Apr. 30–Week 15, Madness and cultural meanings: Why is madness so bound up with religion and love?

Corin, Ellen E.

1990Facts and Meaning in Psychiatry: An Anthropological Approach to the Lifeworld of Schizophrenics. Culture, Medicine and Psychiatry 14:153-188.

McMS–We will read the whole book; division of labor to be arranged.

Mehta, Gita. 1993. A River Sutra. Pp. 99-148, "The Executive’s Story" [of love, possession, and madness]. New York: Doubleday.

ET, chapter 11.

35+49+McMS

 

May 7–Week 16, Student presentations

Leading discussions

1. Each class session will consist of a group discussion based on a collection of readings. You are required to attend each class having read the assigned readings and being ready to discuss them. Take separate notes on the readings and bring notes and readings with you to class.

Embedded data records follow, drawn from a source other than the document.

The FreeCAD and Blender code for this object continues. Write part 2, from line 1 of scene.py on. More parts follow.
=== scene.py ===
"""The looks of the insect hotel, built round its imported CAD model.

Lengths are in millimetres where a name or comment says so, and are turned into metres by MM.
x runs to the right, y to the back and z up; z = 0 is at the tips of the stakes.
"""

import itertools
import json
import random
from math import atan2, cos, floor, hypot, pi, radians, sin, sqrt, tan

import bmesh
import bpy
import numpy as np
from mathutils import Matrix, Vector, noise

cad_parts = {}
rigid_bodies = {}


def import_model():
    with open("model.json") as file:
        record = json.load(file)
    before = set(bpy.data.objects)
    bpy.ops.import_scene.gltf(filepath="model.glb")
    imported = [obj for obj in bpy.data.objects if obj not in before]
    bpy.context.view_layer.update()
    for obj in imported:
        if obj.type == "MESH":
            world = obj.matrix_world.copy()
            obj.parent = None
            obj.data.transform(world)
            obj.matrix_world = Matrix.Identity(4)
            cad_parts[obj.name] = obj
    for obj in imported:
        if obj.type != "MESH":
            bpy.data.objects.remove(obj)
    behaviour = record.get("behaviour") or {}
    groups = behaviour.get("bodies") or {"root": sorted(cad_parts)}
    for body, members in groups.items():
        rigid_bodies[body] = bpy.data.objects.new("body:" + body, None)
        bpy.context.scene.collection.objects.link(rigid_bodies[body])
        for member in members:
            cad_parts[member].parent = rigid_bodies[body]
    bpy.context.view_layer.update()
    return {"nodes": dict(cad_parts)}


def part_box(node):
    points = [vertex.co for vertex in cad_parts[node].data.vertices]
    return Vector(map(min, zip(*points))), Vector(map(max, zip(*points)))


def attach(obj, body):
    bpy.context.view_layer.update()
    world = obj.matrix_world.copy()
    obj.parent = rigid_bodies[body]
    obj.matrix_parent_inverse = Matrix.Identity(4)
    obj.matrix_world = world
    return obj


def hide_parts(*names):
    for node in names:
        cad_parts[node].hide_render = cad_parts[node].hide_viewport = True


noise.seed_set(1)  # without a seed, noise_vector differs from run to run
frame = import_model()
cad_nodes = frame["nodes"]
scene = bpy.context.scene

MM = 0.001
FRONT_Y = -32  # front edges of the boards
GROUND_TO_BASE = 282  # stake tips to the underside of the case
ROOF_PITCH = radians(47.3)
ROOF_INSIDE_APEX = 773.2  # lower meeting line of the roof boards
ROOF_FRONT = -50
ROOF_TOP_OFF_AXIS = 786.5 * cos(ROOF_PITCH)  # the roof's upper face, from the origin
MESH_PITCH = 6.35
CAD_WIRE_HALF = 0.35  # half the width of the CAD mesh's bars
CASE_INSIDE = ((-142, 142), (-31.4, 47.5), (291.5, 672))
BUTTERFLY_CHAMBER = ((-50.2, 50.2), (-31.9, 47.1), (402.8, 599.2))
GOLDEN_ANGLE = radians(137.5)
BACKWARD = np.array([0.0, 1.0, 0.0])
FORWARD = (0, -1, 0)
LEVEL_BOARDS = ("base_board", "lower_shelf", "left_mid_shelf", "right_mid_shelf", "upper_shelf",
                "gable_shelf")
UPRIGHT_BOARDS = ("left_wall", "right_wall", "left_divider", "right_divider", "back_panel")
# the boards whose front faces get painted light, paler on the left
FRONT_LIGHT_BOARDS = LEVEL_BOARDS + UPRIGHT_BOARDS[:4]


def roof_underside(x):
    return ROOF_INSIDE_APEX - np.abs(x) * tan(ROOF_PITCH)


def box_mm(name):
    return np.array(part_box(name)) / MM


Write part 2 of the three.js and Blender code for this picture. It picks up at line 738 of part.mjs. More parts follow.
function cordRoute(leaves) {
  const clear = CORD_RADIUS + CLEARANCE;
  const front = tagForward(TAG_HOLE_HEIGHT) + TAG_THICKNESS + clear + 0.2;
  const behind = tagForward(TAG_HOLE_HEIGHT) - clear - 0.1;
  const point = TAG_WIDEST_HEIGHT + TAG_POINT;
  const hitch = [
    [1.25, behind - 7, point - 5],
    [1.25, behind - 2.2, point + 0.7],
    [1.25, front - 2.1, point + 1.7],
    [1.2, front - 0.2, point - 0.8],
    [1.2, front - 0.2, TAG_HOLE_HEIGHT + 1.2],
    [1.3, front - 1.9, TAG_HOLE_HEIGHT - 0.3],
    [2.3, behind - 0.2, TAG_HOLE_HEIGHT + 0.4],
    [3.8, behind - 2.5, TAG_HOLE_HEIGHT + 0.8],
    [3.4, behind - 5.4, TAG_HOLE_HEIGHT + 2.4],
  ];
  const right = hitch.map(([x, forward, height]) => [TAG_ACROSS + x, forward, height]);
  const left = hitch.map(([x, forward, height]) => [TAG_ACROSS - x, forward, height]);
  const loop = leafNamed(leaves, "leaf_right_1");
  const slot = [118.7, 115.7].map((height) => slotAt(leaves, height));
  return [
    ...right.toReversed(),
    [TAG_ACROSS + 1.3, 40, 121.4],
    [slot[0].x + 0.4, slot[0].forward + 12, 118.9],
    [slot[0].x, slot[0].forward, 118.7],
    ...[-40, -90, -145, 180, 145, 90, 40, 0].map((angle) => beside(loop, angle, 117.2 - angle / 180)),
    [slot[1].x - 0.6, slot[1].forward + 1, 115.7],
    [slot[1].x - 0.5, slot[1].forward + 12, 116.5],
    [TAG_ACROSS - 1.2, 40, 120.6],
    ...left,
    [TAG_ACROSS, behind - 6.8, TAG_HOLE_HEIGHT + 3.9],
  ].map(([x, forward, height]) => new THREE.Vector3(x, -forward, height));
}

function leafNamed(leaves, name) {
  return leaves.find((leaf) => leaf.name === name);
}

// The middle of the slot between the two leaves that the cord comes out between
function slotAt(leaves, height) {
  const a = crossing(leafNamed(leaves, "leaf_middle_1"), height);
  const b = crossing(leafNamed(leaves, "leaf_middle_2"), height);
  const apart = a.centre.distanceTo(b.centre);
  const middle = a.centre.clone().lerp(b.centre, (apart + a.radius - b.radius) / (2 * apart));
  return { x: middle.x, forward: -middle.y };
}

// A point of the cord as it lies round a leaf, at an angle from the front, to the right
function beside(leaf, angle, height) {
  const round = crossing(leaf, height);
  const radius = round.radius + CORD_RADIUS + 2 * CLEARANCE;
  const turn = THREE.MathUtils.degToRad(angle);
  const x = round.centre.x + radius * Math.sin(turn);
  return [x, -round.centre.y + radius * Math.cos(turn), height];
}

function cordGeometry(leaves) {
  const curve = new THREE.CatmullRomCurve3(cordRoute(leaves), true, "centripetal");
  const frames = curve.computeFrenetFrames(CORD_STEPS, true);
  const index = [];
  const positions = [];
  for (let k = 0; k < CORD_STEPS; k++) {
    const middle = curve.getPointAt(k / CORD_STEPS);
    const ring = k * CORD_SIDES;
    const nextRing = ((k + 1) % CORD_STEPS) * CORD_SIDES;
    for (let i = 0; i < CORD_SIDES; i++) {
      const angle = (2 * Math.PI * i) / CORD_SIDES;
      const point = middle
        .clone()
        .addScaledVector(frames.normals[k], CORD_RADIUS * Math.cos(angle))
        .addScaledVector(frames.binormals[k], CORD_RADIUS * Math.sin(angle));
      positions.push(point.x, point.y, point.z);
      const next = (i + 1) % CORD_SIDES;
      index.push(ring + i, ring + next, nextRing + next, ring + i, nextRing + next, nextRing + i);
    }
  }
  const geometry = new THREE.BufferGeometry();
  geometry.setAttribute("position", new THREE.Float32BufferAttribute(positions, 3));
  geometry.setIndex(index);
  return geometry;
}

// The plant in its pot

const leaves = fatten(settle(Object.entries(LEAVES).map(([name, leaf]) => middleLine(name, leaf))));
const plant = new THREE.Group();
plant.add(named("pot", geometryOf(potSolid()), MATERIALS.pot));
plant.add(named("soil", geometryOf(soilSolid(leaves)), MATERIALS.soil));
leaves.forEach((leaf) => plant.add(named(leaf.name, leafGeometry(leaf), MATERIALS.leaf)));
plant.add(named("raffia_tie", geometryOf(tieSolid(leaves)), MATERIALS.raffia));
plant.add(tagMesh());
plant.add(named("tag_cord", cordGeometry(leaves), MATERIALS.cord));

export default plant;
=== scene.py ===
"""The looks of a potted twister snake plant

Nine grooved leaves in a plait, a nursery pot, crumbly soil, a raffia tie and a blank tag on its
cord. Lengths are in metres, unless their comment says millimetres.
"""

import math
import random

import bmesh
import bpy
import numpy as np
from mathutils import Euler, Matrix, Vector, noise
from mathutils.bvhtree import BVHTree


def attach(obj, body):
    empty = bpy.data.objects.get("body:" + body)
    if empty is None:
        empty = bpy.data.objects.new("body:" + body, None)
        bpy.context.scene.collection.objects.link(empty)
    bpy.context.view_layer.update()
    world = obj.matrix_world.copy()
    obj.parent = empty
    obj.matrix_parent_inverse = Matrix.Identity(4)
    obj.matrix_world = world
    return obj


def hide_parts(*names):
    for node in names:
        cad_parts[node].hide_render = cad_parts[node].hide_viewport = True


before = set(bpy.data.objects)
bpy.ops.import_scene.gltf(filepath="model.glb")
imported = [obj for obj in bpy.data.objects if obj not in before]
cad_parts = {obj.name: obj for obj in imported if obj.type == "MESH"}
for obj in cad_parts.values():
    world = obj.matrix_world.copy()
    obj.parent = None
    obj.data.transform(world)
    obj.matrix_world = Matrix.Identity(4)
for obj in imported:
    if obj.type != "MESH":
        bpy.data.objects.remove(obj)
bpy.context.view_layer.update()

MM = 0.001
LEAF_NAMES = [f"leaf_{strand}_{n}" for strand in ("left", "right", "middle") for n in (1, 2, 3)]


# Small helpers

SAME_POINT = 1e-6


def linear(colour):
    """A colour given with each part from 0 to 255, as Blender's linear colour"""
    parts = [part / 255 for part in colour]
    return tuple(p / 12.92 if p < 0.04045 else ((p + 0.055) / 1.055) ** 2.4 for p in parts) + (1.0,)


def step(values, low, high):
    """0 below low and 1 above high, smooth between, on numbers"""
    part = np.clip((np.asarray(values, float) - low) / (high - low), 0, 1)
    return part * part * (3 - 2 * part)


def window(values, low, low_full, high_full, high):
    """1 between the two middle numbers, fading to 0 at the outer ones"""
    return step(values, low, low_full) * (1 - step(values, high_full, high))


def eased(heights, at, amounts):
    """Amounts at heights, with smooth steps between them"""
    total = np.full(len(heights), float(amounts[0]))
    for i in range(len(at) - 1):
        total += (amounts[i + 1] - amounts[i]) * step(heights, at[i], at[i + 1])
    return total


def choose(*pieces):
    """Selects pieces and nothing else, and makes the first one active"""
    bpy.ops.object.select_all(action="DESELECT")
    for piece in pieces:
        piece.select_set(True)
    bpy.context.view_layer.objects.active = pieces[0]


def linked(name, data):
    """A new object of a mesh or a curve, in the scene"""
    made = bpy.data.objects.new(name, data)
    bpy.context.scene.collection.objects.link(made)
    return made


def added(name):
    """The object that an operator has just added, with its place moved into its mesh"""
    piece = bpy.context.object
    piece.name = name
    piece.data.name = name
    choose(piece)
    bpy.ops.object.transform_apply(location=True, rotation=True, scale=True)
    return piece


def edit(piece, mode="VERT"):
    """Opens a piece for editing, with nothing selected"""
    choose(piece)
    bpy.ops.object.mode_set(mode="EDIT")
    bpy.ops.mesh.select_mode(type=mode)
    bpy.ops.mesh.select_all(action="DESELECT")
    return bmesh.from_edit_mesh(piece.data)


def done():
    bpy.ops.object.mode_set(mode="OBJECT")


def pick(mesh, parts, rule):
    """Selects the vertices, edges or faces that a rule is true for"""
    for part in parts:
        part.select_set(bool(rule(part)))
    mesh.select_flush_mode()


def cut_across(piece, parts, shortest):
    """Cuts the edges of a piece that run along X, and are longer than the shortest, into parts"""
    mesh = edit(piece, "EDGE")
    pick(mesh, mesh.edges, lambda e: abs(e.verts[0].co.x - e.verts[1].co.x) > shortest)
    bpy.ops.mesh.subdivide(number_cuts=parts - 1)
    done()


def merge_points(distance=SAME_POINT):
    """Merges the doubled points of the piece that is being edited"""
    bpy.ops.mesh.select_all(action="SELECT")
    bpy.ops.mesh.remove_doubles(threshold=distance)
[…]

2. You will be responsible for co-facilitating some of the class discussions. Each required reading will be assigned to at least one student who will be expected to lead the discussion on it. In preparing for the discussions you will facilitate, write a one-sentence precis of the argument, cutting out everything but what the author is trying to persuade us to see, believe, do, etc. Keep in mind that we are discussing several readings relating to a theme; so look for common or contrasting threads that run through each week’s readings, common questions that those readings address as a unit. Formulate 2-3 questions on "your" reading that help us see the contrasting approaches of the authors to a similar phenomenon. Never ask questions whose answers must be looked up on a particular page. Instead, let your questions point us to the major points or memorable arguments the author makes.

Remember, the quality of any seminar depends mostly on how well participants prepare prior to coming to class. This involves not only reading the assigned materials but also thinking critically about the issues that they raise. You are expected to attend–and be on time–every week; the seminar format requires it. If you anticipate being away, please notify me in advance for the sake of the smooth functioning of the seminar.

Writing Critical/Integration Papers

These 2-4 page critiques will be your way of integrating and responding to the readings assigned for the week on which the papers are due (the papers are prospective, not retrospective). Again, the aim of these papers is to help you integrate and think critically about the readings as a whole. Never!!! write "one paragraph per reading" as an method of organizing the paper. Rather, integrate–form paragraphs according to topics you perceive cutting across the readings. Sometimes it will be appropriate in your papers to cumulatively draw on the various perspectives of authors you read over the course of the semester. You should prepare for this paper (and for the seminar) by writing a one-sentence précis of each author’s argument (so, e.g., four précis sentences for four authors) and then finding themes that crosscut. Your papers should touch on the main contribution of each reading to our understanding of the week’s (or semester’s) theme, not on supporting points (subarguments or data). Find differences between authors and take sides, arguing that one perspective is more logical and/or better supported (with evidence) than another. Again, organize each paragraph of every paper by a theme, not by an author. I am looking for evidence that you have gone beyond parroting to be able to compare and contrast perspectives. Write concisely. Do not quote at all. Obviously you need to accurately represent the gist of each author, and to do so you might need to cite a page # for a specific idea. In fact, whenever you get a particular idea from a particular author, try to nail down the page where that idea is best represented and cite it in anthropological citation style (author’s last name date: page) e.g. (Einstein 1941: 243).